«Быть может, это дитя выросло в русской семье, и моей ошибкой было принять ее за чухонку? – раздумывал Петр Александрович, глядя на тяжелую телегу с хворостом за окном, переводя взгляд на лепной императорский вензель у потолка, - но я отчего-то не готов расстаться с первым моим убеждением: в ней было такое, что сродни больше природе, чем обществу людей – естественность, непокоренность, но такая тихая, будто небесный след отразился на ней, как в озере, и застыл неярким отблеском».
На днях они с Гротом ездили к предместью Скаттуден – в интересе Плетнева к этому месту не было ничего предосудительного, гельсингфорсская аристократия часто упоминала его как прекрасный повод для недалекой прогулки. Главной славой западной окраины был крупный мыс, с которого открывался вид на здание морских казарм, вписанное в абрис залива. И зрелище это было воистину стоящим восхищенного внимания: вид рукотворного строения, заключенного в дикую, непознаваемую, кругом обступившую его природу внушал трепет и будто говорил об умалении человека перед превышающей его стихией. Но Петр Александрович все обращался в сторону, силясь вглядеться в населенную часть предместья, повинуясь внутреннему убеждению, что взыскуемое им, неопределимое прекрасное, обретавшее живые черты, где-то рядом.
Стоял бледный послеполуденный час, что с каждым днем все скорее оборачивался прозрачными сумерками, густеющими на глазах. Контуры невысоких холмов были будто оплавлены и таяли под кромкой тумана, стиравшего границы между долом и небесами. От подножий до теряющихся высот все усыпали, сливаясь пестрым полотном, разнообразные жилища, отделенные одно от другого расчерченными линиями заборов. Дымные струйки затейливо вились из труб, сливаясь над крышами сплошной взвесью, донося до побережья едва различимый, влекущий к дому запах натопленных печей. Зажженные окошки горели приветно, но сообщали знакомую тоску Петру Александровичу, под этим скромным светом вдруг ощутившему свою бесприютность много острее, чем случалось ему испытывать под величавым холодным сияньем столичных особняков. Но тут другая мысль, внезапно отогревшая сердце, заступила место неясного сожаленья: это скопление домиков на склоне холма живо напомнило профессору картину из сказки «Конек-Горбунок» - вылитое Чудо-Юдо, рыба Кит, носящее на мощной покатой спине маленький город, есть даже хвост-мыс, протянутый к морю. Образ этот увлек Плетнева к событиям недавних лет, когда они с Пушкиным занимались изданием книги этого талантливого простонародного поэта. Он подался было поведать о своем воспоминании Гроту, но почувствовал, как что-то остановило его. Привыкший делиться с Яковом Карловичем всяким движеньем ума и души, Петр Александрович поглядел внутрь себя настороженно и даже с опаской. Но на глубине он знал, что дело все в том же - в той же – он вновь желал бы рассказать о своем наблюдении Айне. Его наполняла какая-то странная уверенность в том, что это произведение ей знакомо и она живо поймет его слова – скорее, оттого, что уловил в недолгих, но открытых ее взглядах какую-то необъяснимую себе сонастроенность. И оттого каждое такое помышление, рожденное в близости ее образа и, быть может, даже благодаря ему, профессор хотел сберечь в самой потаенной, никому более не доверяемой своей сокровищнице.

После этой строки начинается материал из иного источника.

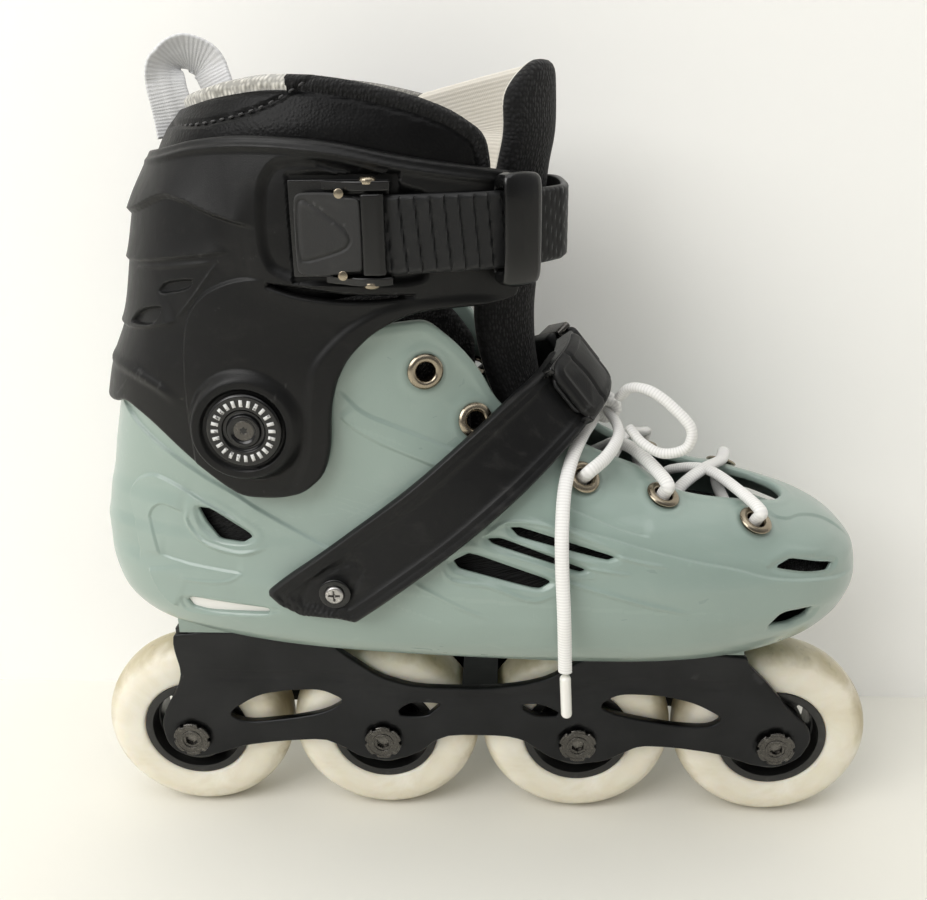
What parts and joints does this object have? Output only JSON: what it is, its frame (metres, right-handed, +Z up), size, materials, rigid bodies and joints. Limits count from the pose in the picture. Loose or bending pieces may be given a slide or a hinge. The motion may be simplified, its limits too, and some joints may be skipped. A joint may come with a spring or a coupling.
{
  "type": "inline skate",
  "caption": "Right inline skate with a vented moulded shell, hinged buckled cuff, padded liner, crossed laces, strap and a metal frame holding a row of wheels.",
  "frame": {"origin": "on the ground, midway between the end axles, in the centre plane", "axes": "+X towards the toe, +Y towards the inner side of the foot, +Z up"},
  "size_m": [0.323, 0.1174, 0.3129],
  "materials": {
    "tyre": "cream translucent polyurethane, yellowed at the rims",
    "hub": "dark moulded core",
    "steel": "bright steel",
    "darkSteel": "black oxide steel",
    "frame": "dark grey anodised aluminium, satin",
    "shell": "sage green moulded shell, satin gloss",
    "nickel": "warm nickel-plated brass",
    "fabric": "black knit and padding",
    "insole": "dark foam bed",
    "leather": "black smooth padded panel",
    "blackPlastic": "black moulded plastic, satin",
    "buckle": "dark grey moulded lever, matte",
    "lace": "white woven lace and webbing"
  },
  "bodies": {
    "boot_and_frame": {"wheel_1_axle": "darkSteel", "wheel_2_axle": "darkSteel", "wheel_3_axle": "darkSteel", "wheel_4_axle": "darkSteel", "frame": "frame", "rear_mount_bolt": "darkSteel", "front_mount_bolt": "darkSteel", "shell": "shell", "eyelet_right_1": "nickel", "eyelet_right_2": "nickel", "eyelet_right_3": "nickel", "eyelet_right_4": "nickel", "eyelet_right_5": "nickel", "eyelet_left_1": "nickel", "eyelet_left_2": "nickel", "eyelet_left_3": "nickel", "eyelet_left_4": "nickel", "eyelet_left_5": "nickel", "liner": "fabric", "insole": "insole", "tongue": "fabric", "pivot_bolt_right": "blackPlastic", "pivot_bolt_left": "blackPlastic", "instep_strap_right": "blackPlastic", "instep_strap_left": "blackPlastic", "instep_screw_right": "steel", "instep_screw_left": "steel", "instep_ladder": "blackPlastic", "instep_buckle_base": "darkSteel", "lacing": "lace", "lace_loop": "lace", "lace_tail_right": "lace", "lace_aglet_right": "lace", "lace_tail_left": "lace", "lace_aglet_left": "lace"},
    "wheel_1": {"wheel_1_tyre": "tyre", "wheel_1_hub": "hub", "wheel_1_bearing_right": "steel", "wheel_1_bearing_left": "steel"},
    "wheel_2": {"wheel_2_tyre": "tyre", "wheel_2_hub": "hub", "wheel_2_bearing_right": "steel", "wheel_2_bearing_left": "steel"},
    "wheel_3": {"wheel_3_tyre": "tyre", "wheel_3_hub": "hub", "wheel_3_bearing_right": "steel", "wheel_3_bearing_left": "steel"},
    "wheel_4": {"wheel_4_tyre": "tyre", "wheel_4_hub": "hub", "wheel_4_bearing_right": "steel", "wheel_4_bearing_left": "steel"},
    "cuff_body": {"cuff": "blackPlastic", "liner_collar": "leather", "pull_loop": "lace", "cuff_buckle_base": "darkSteel", "cuff_ladder_strap": "blackPlastic", "cuff_ladder_screw": "steel", "cuff_keeper": "blackPlastic"},
    "cuff_lever": {"cuff_buckle_lever": "buckle"},
    "instep_lever": {"instep_buckle_lever": "buckle"}
  },
  "joints": [
    {"name": "wheel_1_spin", "type": "hinge", "parent": "boot_and_frame", "child": "wheel_1", "pos_m": [-0.1215, 0, 0.04], "axis": [0, 1, 0], "continuous": true},
    {"name": "wheel_2_spin", "type": "hinge", "parent": "boot_and_frame", "child": "wheel_2", "pos_m": [-0.0405, 0, 0.04], "axis": [0, 1, 0], "continuous": true},
    {"name": "wheel_3_spin", "type": "hinge", "parent": "boot_and_frame", "child": "wheel_3", "pos_m": [0.0405, 0, 0.04], "axis": [0, 1, 0], "continuous": true},
    {"name": "wheel_4_spin", "type": "hinge", "parent": "boot_and_frame", "child": "wheel_4", "pos_m": [0.1215, 0, 0.04], "axis": [0, 1, 0], "continuous": true},
    {"name": "cuff_lean", "type": "hinge", "parent": "boot_and_frame", "child": "cuff_body", "pos_m": [-0.076, 0, 0.19], "axis": [0, 1, 0], "range_deg": [0, 8]},
    {"name": "cuff_lever_open", "type": "hinge", "parent": "cuff_body", "child": "cuff_lever", "pos_m": [-0.031, -0.0556, 0.2535], "axis": [0, 0, 1], "range_deg": [0, 80]},
    {"name": "instep_lever_open", "type": "hinge", "parent": "boot_and_frame", "child": "instep_lever", "pos_m": [0.04152, 0.01619, 0.20115], "axis": [0.6198, 0, -0.7848], "range_deg": [0, 80]}
  ]
}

Петр Александрович не мог ответить себе – пустое то ребяческое мечтанье или внутренняя убежденность в том, что воображаемые эти разговоры смогут когда-нибудь воплотиться. Он не готов был еще верить в возможность счастья, казавшегося таким легким, почти достижимым хотя бы в сухом раскладе рассудка. Плетнев слишком привык поклоняться красоте в самых недоступных, издалека нисходящих формах, и полагал такое служение ей единственно для себя верным. Оттого теперь он особенно переживал свое смятение: взволнованный и затронутый душевно, он готов был принять этот свой порыв, благодетельный для поисков поэзии – так Петр Александрович называл не только стихи, но и всякое явление, превышающее обыкновенность. Но в охватившем его чувстве таилось что-то еще – слишком от мира сего, непозволительно земное, зовущее, чего он сторонился в себе и не знал, как примирить это влечение с собственными строгими правилами жизни.